Suppose Tom has 24 coins totaling $4.35. If he has only dimes and quarters, how many of each type does he have?

2 Answers
May 15, 2017

Tom has 13 quarters and 11 dimes.

Explanation:

Convert this word problem into numbers. Let d be dimes and q be quarters. We know that he has 24 coins made up of only dimes and quarters. That means:

d+q=24

Also, we know that a dime is worth 10 cents and a quarter is worth 25 cents. We also know that their total value is 4.35. That means:

.1d+.25q=4.35

So we have our two equations:

d+q=24
.1d+.25q=4.35

Now we have to solve these equations. You could do it either by substitution or elimination. I like elimination. Let's get rid of dimes. Multiply the bottom equation by 10. Our two equations are now:

d+q=24
d+2.5q=43.5

Now subtract the two equations from each other.
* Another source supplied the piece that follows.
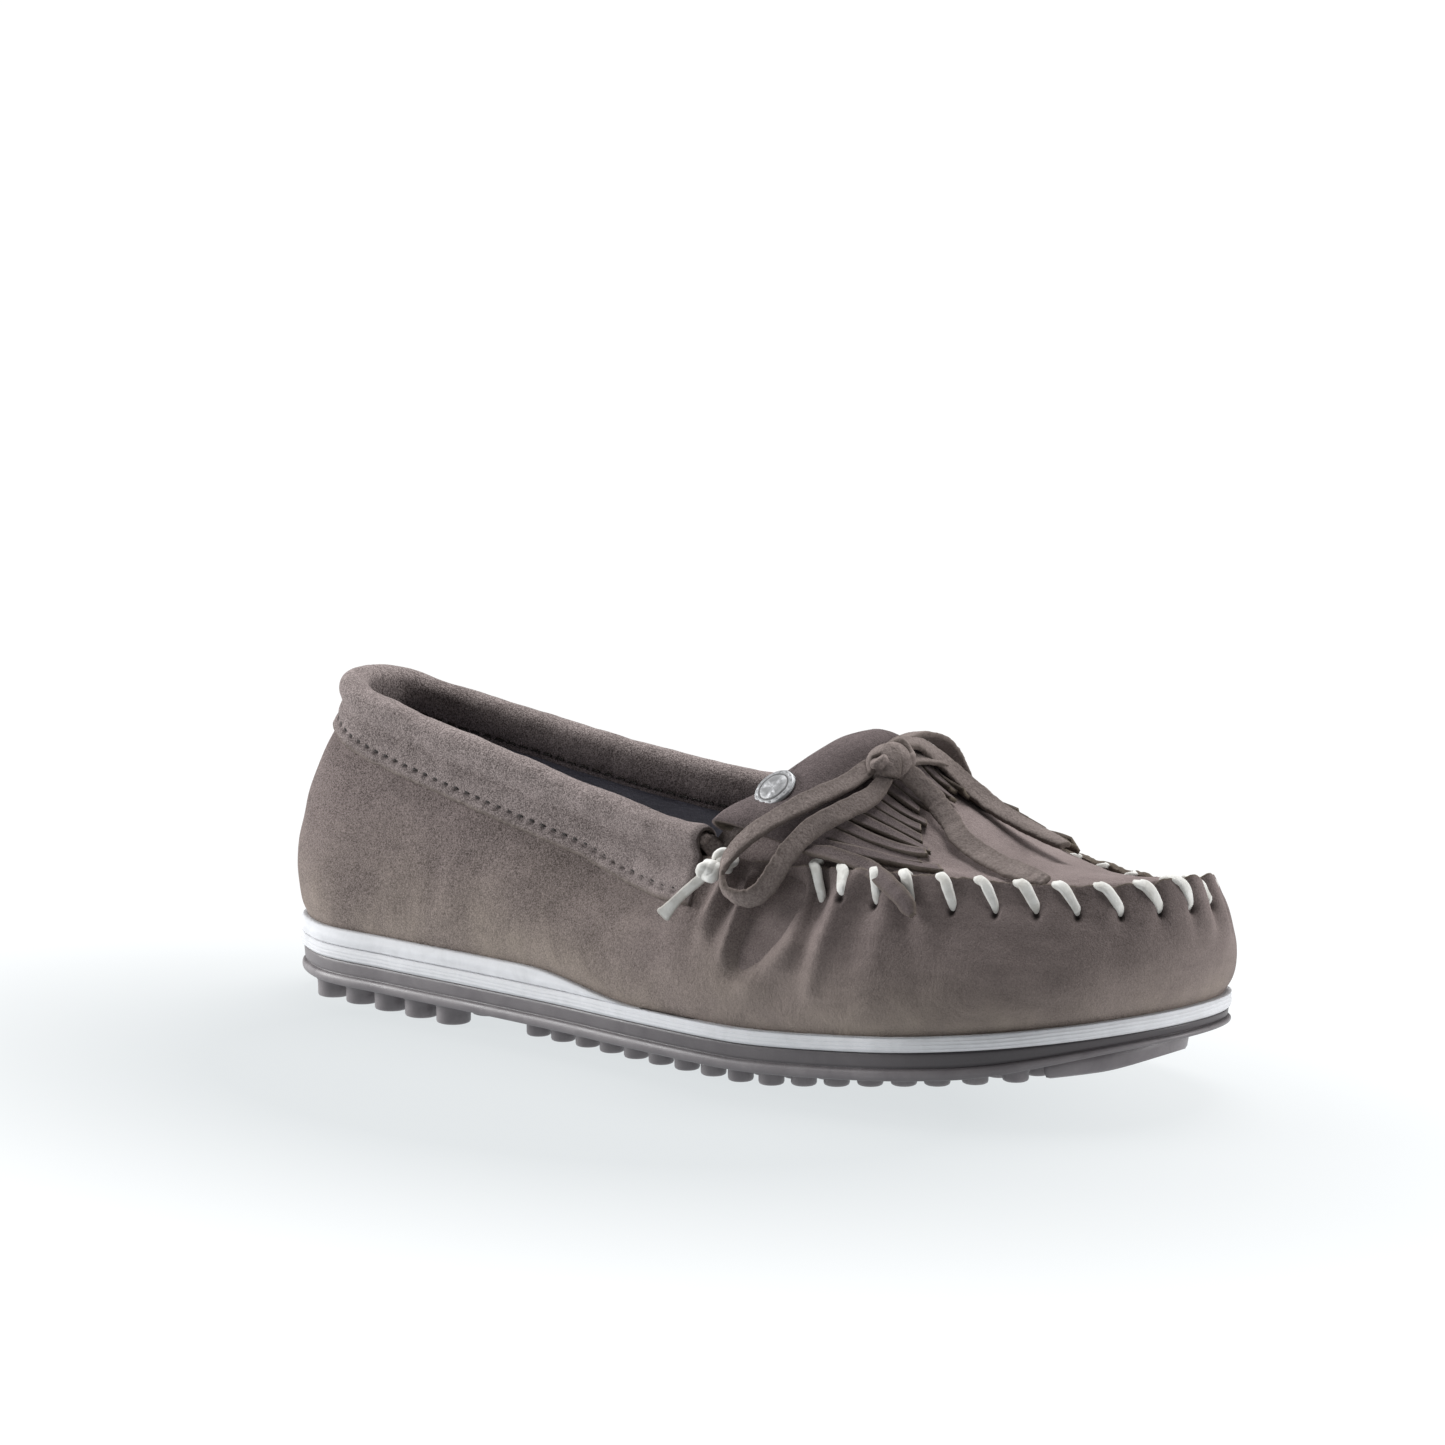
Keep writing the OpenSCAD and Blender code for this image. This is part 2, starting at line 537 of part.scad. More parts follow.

You're left with:

-1.5q=-19.5

Solve for q:

q=13

Now plug this back into one of the original equations of your choice. I think plugging into the first one will be easier as I can avoid decimals:

d+13=24

Solve for d

d=11

This means that Tom has 13 quarters and 11 dimes.

May 15, 2017

If you want to do substitution instead:

Explanation:

Recall our equations are:

d+q=24
.1d+.25q=4.35

Solve for either d or q in the first equation. I will choose to solve for d:

d=24-q

Plug this into the other equation:

.1(24-q)+.25q=4.35

Simplify:

2.4-.1q+.25q=4.35

Subtract 2.4 on both sides:

-.1q+.25q=4.35-2.4

Combine like terms on both sides:

.15q=1.95

Solve for q:

q=13

Plug into an original equation. I will plug into the first one:

d+13=24

Solve for d:

d=11

So Tom has 13 quarters and 11 dimes.